I shook his hand when we parted, and he said, “God bless you,” again.
I thought I was going to have a creepy, scary government interview, but instead, I met a brother. I must have made 5 appointments while I was looking for a convenient time, and look who I ended up with. I picked his location and a time when he was working, and I had no idea who he was or even that he existed.
I got to my car and made a short video call to Rhodah and told her. She was amazed. I prayed after we hung up. Then I started the car and turned on Waze to find the best way home. I set home as my destination, and my phone said, “Have a blessed drive.”

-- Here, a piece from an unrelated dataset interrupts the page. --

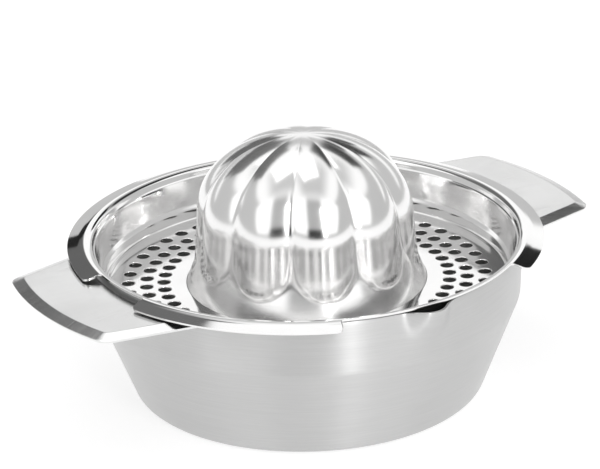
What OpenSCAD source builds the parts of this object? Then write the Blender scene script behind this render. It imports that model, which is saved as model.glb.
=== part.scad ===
// Hand citrus press of pressed stainless steel sheet.
// A juice bowl with two wing handles and a pouring spout, and a lift-out
// insert: a keyed seat ring, a perforated strainer plate and a lobed reamer.
// Millimetres, +Z up, origin on the table under the centre of the bowl.
// The handles lie along X and the pouring spout faces -Y.

/* [Bowl] */
// Outside radius of the bowl at its rim
bowl_r = 71; // [70.9:0.1:71.6]
// Height of the bowl's rim above the table
bowl_h = 51.1; // [50.4:0.1:51.1]
// Radius of the flat base the bowl stands on
base_r = 54.6; // [50:0.2:56]
// Outside radius where the sloping wall leaves the base corner
heel_r = 59.6; // [58:0.1:61]
// Height at which the sloping wall turns upright
bend_z = 31; // [26:0.5:33]
// Sheet thickness of the bowl
bowl_t = 0.8; // [0.6:0.1:0.8]

/* [Pouring spout] */
// How far the spout's lip stands out past the bowl's rim
spout_reach = 4.9; // [3:0.1:5.5]
// Radius of the spout at its lip
spout_r = 5.8; // [5:0.1:7]
// How far the spout runs down the wall
spout_drop = 13; // [9:0.5:15]

/* [Handles] */
// Length over both handles
handle_span = 196; // [188:1:204]
// Width of a handle across its outer corners
handle_tip_w = 60.2; // [52:0.2:64]
// Width of a handle where it passes under the seat ring
handle_root_w = 70; // [66:0.5:74]
// Radius of a handle's outer corners
handle_corner_r = 5.4; // [3:0.1:7]
// Height of a handle's flat top face
handle_z = 50.1; // [49:0.1:50.1]
// Width of the bevelled border
bevel_w = 3.7; // [2.5:0.1:5]
// Drop of the bevelled border
bevel_drop = 1.2; // [0.6:0.1:1.6]
// Sheet thickness of a handle
handle_t = 1; // [0.8:0.1:1.2]
// Width of the tab that is welded to the bowl
tab_w = 50; // [40:1:56]
// Height of the welded tab
tab_h = 6; // [4:0.5:10]

/* [Seat ring] */
// Height of the ring's crest, the top of the seated insert's rim
crest_z = 52.5; // [52.5:0.1:54]
// Outside radius of the ring's flange
flange_r = 78; // [77.5:0.1:79]
// Drop of the flange from crest to edge
flange_drop = 1.2; // [0.8:0.1:1.2]
// Sheet thickness of the insert
insert_t = 0.7; // [0.5:0.1:0.7]
// Angle of the left handle's notch on its narrow side
handle_notch_a1 = 7.4; // [4:0.1:14]
// Angle of the left handle's notch on its wide side
handle_notch_a2 = 12.6; // [4:0.1:16]
// Angle of the spout's notch on its narrow side
spout_notch_a1 = 24.1; // [16:0.1:30]
// Angle of the spout's notch on its wide side
spout_notch_a2 = 32.6; // [16:0.1:40]

/* [Strainer] */
// Height of the strainer floor's upper face
floor_z = 36.5; // [35.5:0.1:37]
// Diameter of a drain hole
hole_d = 4.2; // [3:0.1:4.6]
// Number of drain holes in each of the three rings
hole_n = 48; // [40:1:50]
// Radii of the three rings of drain holes
hole_rings = [58.7, 52.7, 47];
// Turn of the hole pattern about the upright axis
hole_turn = -1.2; // [-3.6:0.1:3.6]

/* [Reamer] */
// Number of lobes
lobes = 10; // [8:1:12]
// Radius over the lobes at their lower ends
reamer_r = 37.5; // [36.5:0.1:38]
// Radius of a lobe's own round back
lobe_r = 15; // [14:0.1:17]
// Height of the reamer above the strainer floor
reamer_h = 50.5; // [44:0.5:56]
// Outside radius of the reamer's foot collar
collar_r = 39.5; // [39:0.1:40.5]
// Turn of the lobes about the upright axis
reamer_turn = -4.2; // [-18:0.1:18]

/* [Hidden] */
$fn = 96;
steel_satin = [0.78, 0.78, 0.77];
steel_polished = [0.86, 0.86, 0.87];
seat_in_r = 65;                // edge of the strainer floor, held by the seat ring
notch_r = 72;                  // the ring keeps this radius inside its notches
handle_r = handle_span / 2;

// Points of an arc from angle a0 to a1, in n steps
function arc(cx, cz, r, a0, a1, n) =
    [for (i = [0:n]) [cx + r * cos(a0 + (a1 - a0) * i / n),
                      cz + r * sin(a0 + (a1 - a0) * i / n)]];

// Outside half profile of the bowl, from the base's edge to the rim,
// taken inwards by s
function bowl_side(s) = concat(
    [[base_r, s]],
    arc(base_r, 4.6, 4.6 - s, -72, -24, 4),
    [[heel_r - s, 5.2]],
    [[bowl_r - 1.7 - s, bend_z - 1]],
    [[bowl_r - 0.8 - s, bend_z + 1.2]],
    [[bowl_r - 0.3 - s, bend_z + 5]]);

module bowl_form(s, top) {
    rotate_extrude($fn = 128)
        polygon(concat([[0, s]], bowl_side(s),
                       [[bowl_r - s, bowl_h - 6], [bowl_r - s, top], [0, top]]));
}

module spout_form(s, top) {
    translate([0, -(bowl_r + spout_reach - spout_r), bowl_h - spout_drop])
        cylinder(h = spout_drop + (top - bowl_h),
                 r1 = spout_r * 0.12 + 0.9 - s,
                 r2 = spout_r - s, $fn = 64);
}

// One deep-drawn shell; the spout is pressed out of its rim
module juice_bowl() {
    color(steel_satin) difference() {
        union() { bowl_form(0, bowl_h); spout_form(0, bowl_h); }
        union() { bowl_form(bowl_t, bowl_h + 1); spout_form(bowl_t, bowl_h + 0.001); }
    }
}

// Handle outline on the +X side: an arc concentric with the bowl between two
// straight sides that close outwards, corners rounded, taken inwards by s
module handle_outline(s) {
    offset(r = handle_corner_r - min(s, handle_corner_r - 1.5), $fn = 64)
    offset(delta = -(handle_corner_r + s - min(s, handle_corner_r - 1.5)))
    intersection() {
        circle(r = handle_r, $fn = 240);
        polygon([[40, -handle_root_w / 2 - 5.8],
                 [handle_r - 4.8, -handle_tip_w / 2],
                 [handle_r + 5, -handle_tip_w / 2 + 2.05],
                 [handle_r + 5, handle_tip_w / 2 - 2.05],
                 [handle_r - 4.8, handle_tip_w / 2],
                 [40, handle_root_w / 2 + 5.8]]);
    }
}

// The handle's pressed form, filled: a cut edge of height handle_t under the
// bevelled border, lowered by drop and taken inwards by s
module handle_block(drop, s) {
    hull() {
        translate([0, 0, handle_z - drop - bevel_drop - handle_t * 0.85])
            linear_extrude(handle_t * 0.85) handle_outline(s);
        translate([0, 0, handle_z - drop - 0.1])
            linear_extrude(0.1) handle_outline(bevel_w + s);
    }
}

// A pressed wing with a bevelled border and a downturned tab that is spot-welded
// to the bowl's wall
module handle() {
    color(steel_satin) union() {
        difference() {
            handle_block(0, 0);
            handle_block(handle_t, handle_t * 0.7);
            translate([0, 0, 30]) cylinder(r = bowl_r, h = 40, $fn = 128);
        }
        intersection() {
            translate([0, 0, handle_z - handle_t - tab_h]) difference() {
                cylinder(r = bowl_r + handle_t, h = tab_h + handle_t / 2, $fn = 128);
                translate([0, 0, -1]) cylinder(r = bowl_r, h = tab_h + 3, $fn = 128);
            }
            translate([40, -tab_w / 2, 30]) cube([50, tab_w, 30]);
        }
    }
}
module right_handle() { handle(); }
module left_handle() { rotate([0, 0, 180]) handle(); }

// Cross-section of the ring: stepped foot, wall, rounded crest, sloping flange
module ring_section() {
    t = insert_t;
    f = floor_z;
    polygon([[seat_in_r, f], [65.7, f + 0.3], [66.2, f + 1.1], [66.25, f + 3.5],
             [67.0, f + 4.8], [68.7, 48.8], [69.05, crest_z - 2.1],
             [69.15, crest_z - 1.3], [69.5, crest_z - 0.6], [70.1, crest_z - 0.15],
             [71, crest_z], [72.8, crest_z], [73.5, crest_z - 0.1],
             [74, crest_z - 0.28], [flange_r, crest_z - flange_drop],
             [flange_r - 0.2, crest_z - flange_drop - t],
             [73.8, crest_z - 0.28 - t], [73.3, crest_z - 0.12 - t],
             [71.2, crest_z - t], [70.5, crest_z - 0.15 - t],
             [70.05, crest_z - 0.45 - t], [69.15 + t, crest_z - 1.5],
             [69.05 + t, crest_z - 2.2], [68.7 + t, 48.8], [67.0 + t, f + 4.6],
             [66.25 + t, f + 3.3], [66.2 + t, f + 0.7], [65.9 + t, f - 0.2],
             [65.7, f - t], [seat_in_r, f - t]]);
}

// A wedge outside notch_r between two angles, which cuts the flange away
module notch(a0, a1) {
    n = 12;
    translate([0, 0, crest_z - 6]) linear_extrude(12)
        polygon(concat(
            [for (i = [0:n]) let (a = a0 + (a1 - a0) * i / n)
                [notch_r / cos((a1 - a0) / n / 2) * cos(a),
                 notch_r / cos((a1 - a0) / n / 2) * sin(a)]],
            [for (i = [n:-1:0]) let (a = a0 + (a1 - a0) * i / n)
                [90 * cos(a), 90 * sin(a)]]));
}

// The insert hangs by this ring; its flange is cut away over the left handle's
// middle and over the spout
module seat_ring() {
    color(steel_polished) difference() {
        rotate_extrude($fn = 128) ring_section();
        notch(180 - handle_notch_a1, 180 + handle_notch_a2);
        notch(270 - spout_notch_a1, 270 + spout_notch_a2);
    }
}

// Flat perforated floor between the reamer's foot and the seat ring
module strainer_plate() {
    color(steel_polished) difference() {
        translate([0, 0, floor_z - insert_t])
            cylinder(r = seat_in_r, h = insert_t, $fn = 128);
        translate([0, 0, floor_z - 2]) cylinder(r = collar_r, h = 4, $fn = 128);
        for (k = [0:2], i = [0:hole_n - 1])
            rotate([0, 0, hole_turn + (i + (k == 1 ? 0.5 : 0)) * 360 / hole_n])
                translate([hole_rings[k], 0, floor_z - 2])
                    cylinder(d = hole_d, h = 4, $fn = 24);
    }
}

// Reamer surface, d taken inwards: round-backed lobes with ball-shaped lower
// ends stand in front of a conical foot collar, and all close into a dome
reamer_m = 80;      // points round
reamer_k = 18;      // points up
reamer_hc = 10;     // height of the centres of the lobes' ball ends
function reamer_dome(h, d) = let (b = reamer_h * 0.44, c = 1 - 0.0022 * min(h, b))
    h < b ? c : c * pow(max(0, 1 - pow((h - b) / (reamer_h - d - b), 2.2)), 0.5);
function lobe_angle(a) = let (p = 360 / lobes) a - p * floor(a / p + 0.5);
function lobe_rad(a, h) = let (rc = reamer_r - lobe_r, al = lobe_angle(a))
    rc * cos(al) + sqrt(max(0, pow(lobe_r, 2) - pow(rc * sin(al), 2)
                            - pow(max(0, reamer_hc - h), 2)));
function collar_rad(h) = collar_r - 0.37 * h;
function reamer_rad(a, h, d) =
    max(lobe_rad(a, h) * reamer_dome(h, d), h < 20 ? collar_rad(h) : 0) - d * min(1, reamer_dome(h, d) * 2);
function reamer_h_at(i, d) = let (u = i / reamer_k)
    u < 0.5 ? (reamer_h - d) * 0.8 * u
            : (reamer_h - d) * (0.4 + 0.6 * sin((u - 0.5) * 180 * 0.985));
function reamer_ring(i, d) = let (h = i == 0 ? -insert_t : reamer_h_at(i, d))
    [for (j = [0:reamer_m - 1]) let (a = j * 360 / reamer_m, r = reamer_rad(a, max(0, h), d))
        [r * cos(a), r * sin(a), floor_z + h]];

// The lobed cone the fruit is turned on, one thin shell, open underneath
module reamer_cone() {
    m = reamer_m;
    k = reamer_k;
    n = k * m + 1;      // points in one skin: its rings and its top
    pts = concat([for (i = [0:k - 1]) each reamer_ring(i, 0)],
                 [[0, 0, floor_z + reamer_h]],
                 [for (i = [0:k - 1]) each reamer_ring(i, insert_t)],
                 [[0, 0, floor_z + reamer_h - insert_t]]);
    color(steel_polished) rotate([0, 0, reamer_turn]) polyhedron(points = pts, convexity = 4, faces = concat(
        [for (i = [0:k - 2], j = [0:m - 1]) let (a = i * m + j, b = i * m + (j + 1) % m)
            [a, a + m, b + m]],
        [for (i = [0:k - 2], j = [0:m - 1]) let (a = i * m + j, b = i * m + (j + 1) % m)
            [a, b + m, b]],
        [for (j = [0:m - 1]) let (a = (k - 1) * m + j, b = (k - 1) * m + (j + 1) % m)
            [n - 1, b, a]],
        [for (i = [0:k - 2], j = [0:m - 1]) let (a = n + i * m + j, b = n + i * m + (j + 1) % m)
            [a, b + m, a + m]],
        [for (i = [0:k - 2], j = [0:m - 1]) let (a = n + i * m + j, b = n + i * m + (j + 1) % m)
            [a, b, b + m]],
        [for (j = [0:m - 1]) let (a = n + (k - 1) * m + j, b = n + (k - 1) * m + (j + 1) % m)
            [2 * n - 1, a, b]],
        [for (j = [0:m - 1]) [j, (j + 1) % m, n + j]],
        [for (j = [0:m - 1]) [(j + 1) % m, n + (j + 1) % m, n + j]]));
}

juice_bowl();
left_handle();
right_handle();
seat_ring();
strainer_plate();
reamer_cone();
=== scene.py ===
import bpy
import math
import numpy as np
from mathutils import Matrix, Vector


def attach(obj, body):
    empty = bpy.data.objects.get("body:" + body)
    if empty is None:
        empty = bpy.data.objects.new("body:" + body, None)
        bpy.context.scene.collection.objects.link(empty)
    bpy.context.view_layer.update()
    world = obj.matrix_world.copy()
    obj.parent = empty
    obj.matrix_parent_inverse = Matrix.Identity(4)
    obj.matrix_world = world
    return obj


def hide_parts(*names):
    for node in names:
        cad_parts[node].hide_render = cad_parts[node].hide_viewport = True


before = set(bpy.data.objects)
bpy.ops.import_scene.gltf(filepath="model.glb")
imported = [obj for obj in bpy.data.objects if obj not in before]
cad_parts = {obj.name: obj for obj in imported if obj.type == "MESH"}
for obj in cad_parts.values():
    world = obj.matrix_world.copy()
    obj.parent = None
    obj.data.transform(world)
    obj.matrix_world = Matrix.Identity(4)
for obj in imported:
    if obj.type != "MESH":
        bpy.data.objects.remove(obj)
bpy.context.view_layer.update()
MM = 0.001

# ---------------------------------------------------------------- dimensions (mm)
RIM_Z = 51.1          # bowl rim
FLOOR_Z = 36.5        # strainer floor, upper face
CREST_Z = 52.5        # seat ring crest
NOTCH_R = 72.0        # the ring keeps this radius inside its notches
FLANGE_R = 77.95
REAMER_H = 50.45
HOLE_TURN, REAMER_TURN = -1.2, -4.2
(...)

I’m not kidding. Waze told me to have a blessed drive. I’ve been using it for at least 5 years. It has never said anything like that to me. I was actually scared for a minute.
The interview shocked me so much, I started asking myself if the government had had people look at my blog and investigate my past so they could have a plant pretend to be a Christian with amazingly similar experiences. It was hard for me to believe God had brought us together, so my mind looked for other explanations.
Of course, the government is far too stupid to do a thing like that. The government is only smart in movies and in the minds of socialists and other authoritarians.
As I was writing this, my approval came through, and when I got home, I realized my hands were better. The lotion did the trick, so now I know what to do about the cracks.
I wonder what’s on tap for tomorrow.